Reproduce exactly the lines below, from the first through the one containing "floor.data.materials.append(painted_floor())", and nothing more.

** Begin Stored data **

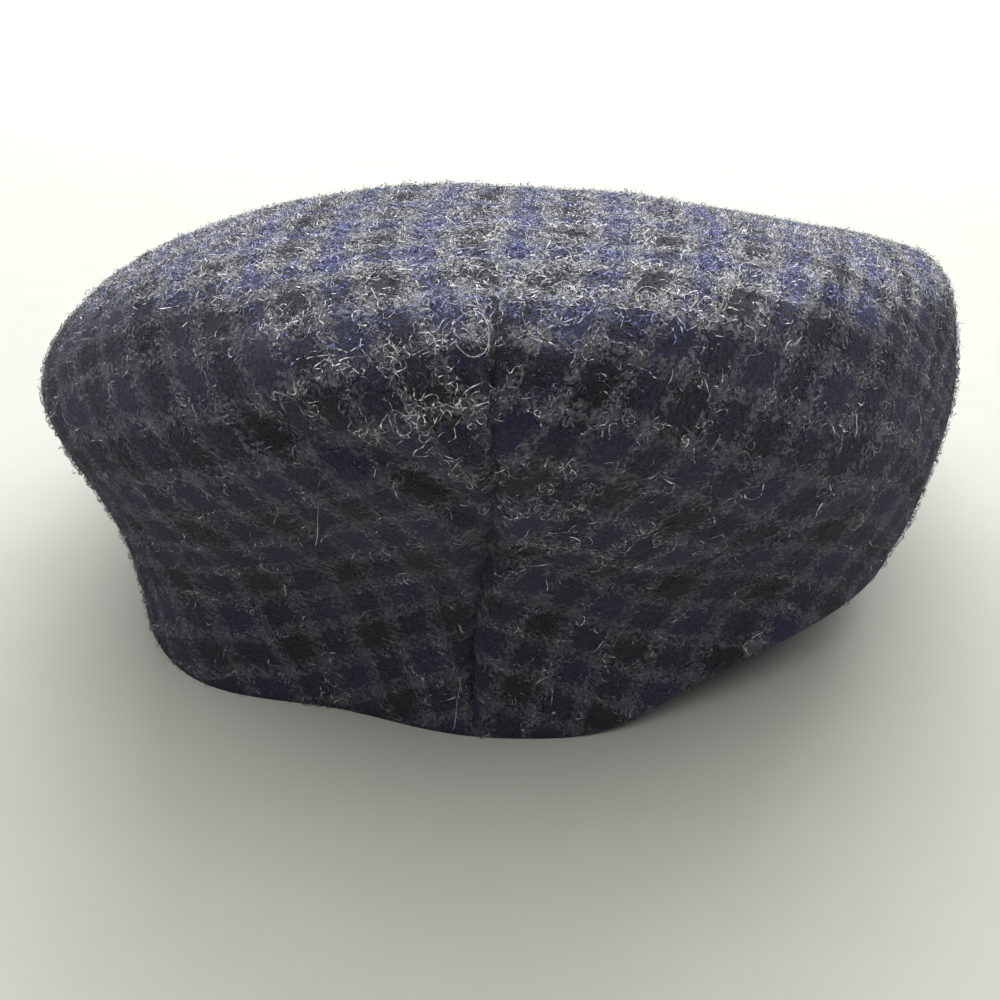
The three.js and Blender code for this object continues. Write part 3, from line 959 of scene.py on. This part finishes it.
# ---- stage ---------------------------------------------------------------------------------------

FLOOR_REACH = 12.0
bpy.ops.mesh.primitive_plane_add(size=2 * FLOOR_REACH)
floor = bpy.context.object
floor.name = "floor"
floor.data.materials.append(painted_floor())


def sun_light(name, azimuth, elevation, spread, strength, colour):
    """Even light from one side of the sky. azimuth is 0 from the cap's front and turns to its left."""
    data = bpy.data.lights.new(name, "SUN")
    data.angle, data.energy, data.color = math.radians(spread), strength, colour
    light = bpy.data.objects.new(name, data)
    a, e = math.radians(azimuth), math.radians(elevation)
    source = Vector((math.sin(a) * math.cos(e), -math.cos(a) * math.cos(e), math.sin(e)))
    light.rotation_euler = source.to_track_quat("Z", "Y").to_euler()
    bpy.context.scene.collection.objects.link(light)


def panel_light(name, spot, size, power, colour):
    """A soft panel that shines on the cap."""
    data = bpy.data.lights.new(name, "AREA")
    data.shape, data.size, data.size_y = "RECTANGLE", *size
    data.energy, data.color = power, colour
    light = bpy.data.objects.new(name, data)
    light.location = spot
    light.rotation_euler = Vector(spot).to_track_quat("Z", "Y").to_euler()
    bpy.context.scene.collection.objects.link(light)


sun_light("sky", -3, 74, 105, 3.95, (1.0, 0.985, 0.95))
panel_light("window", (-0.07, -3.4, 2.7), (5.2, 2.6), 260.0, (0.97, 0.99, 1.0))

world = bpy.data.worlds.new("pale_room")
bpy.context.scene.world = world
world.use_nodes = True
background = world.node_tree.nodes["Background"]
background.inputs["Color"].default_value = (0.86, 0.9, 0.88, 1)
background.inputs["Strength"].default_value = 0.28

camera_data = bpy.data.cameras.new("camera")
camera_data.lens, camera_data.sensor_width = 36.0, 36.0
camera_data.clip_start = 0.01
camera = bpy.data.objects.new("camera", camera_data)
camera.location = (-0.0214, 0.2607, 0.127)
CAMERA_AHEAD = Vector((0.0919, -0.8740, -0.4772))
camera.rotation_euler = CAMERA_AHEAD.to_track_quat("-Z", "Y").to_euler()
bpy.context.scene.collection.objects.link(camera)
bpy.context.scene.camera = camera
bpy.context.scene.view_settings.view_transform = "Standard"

** End Stored data **

Result:
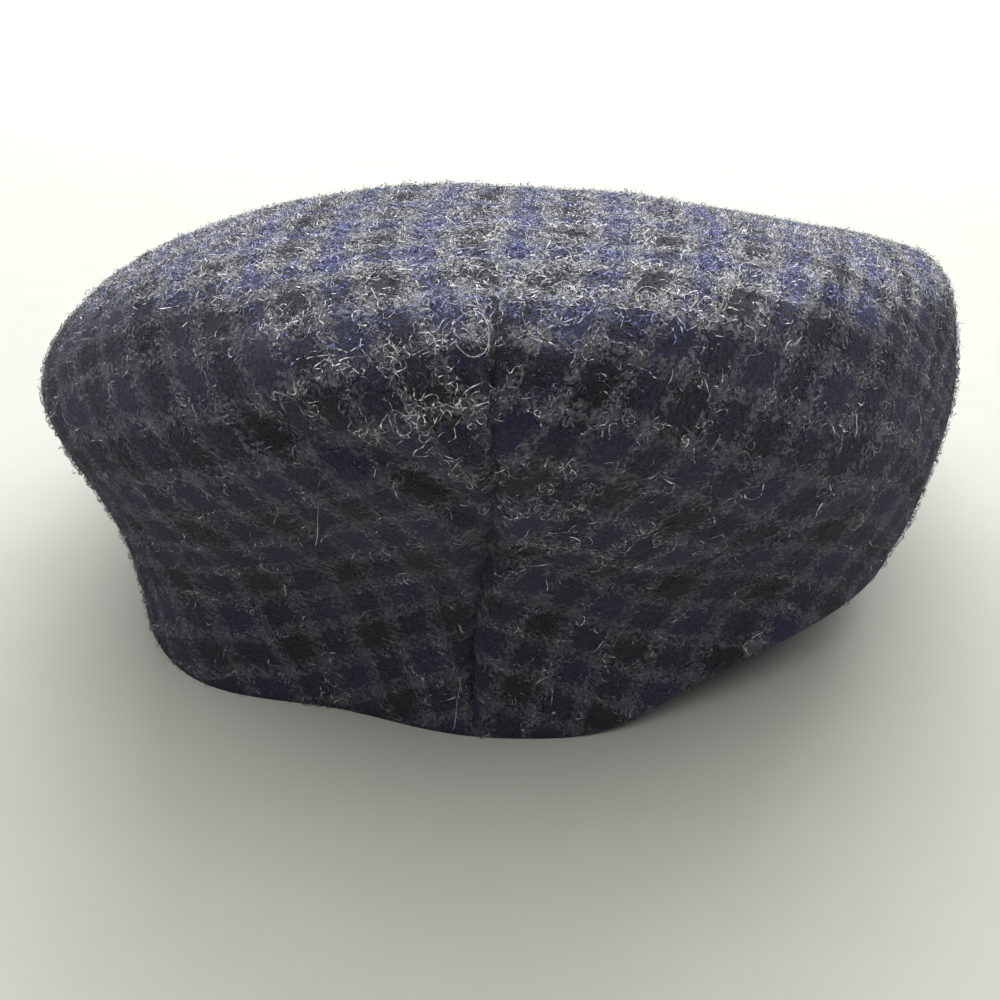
The three.js and Blender code for this object continues. Write part 3, from line 959 of scene.py on. This part finishes it.
# ---- stage ---------------------------------------------------------------------------------------

FLOOR_REACH = 12.0
bpy.ops.mesh.primitive_plane_add(size=2 * FLOOR_REACH)
floor = bpy.context.object
floor.name = "floor"
floor.data.materials.append(painted_floor())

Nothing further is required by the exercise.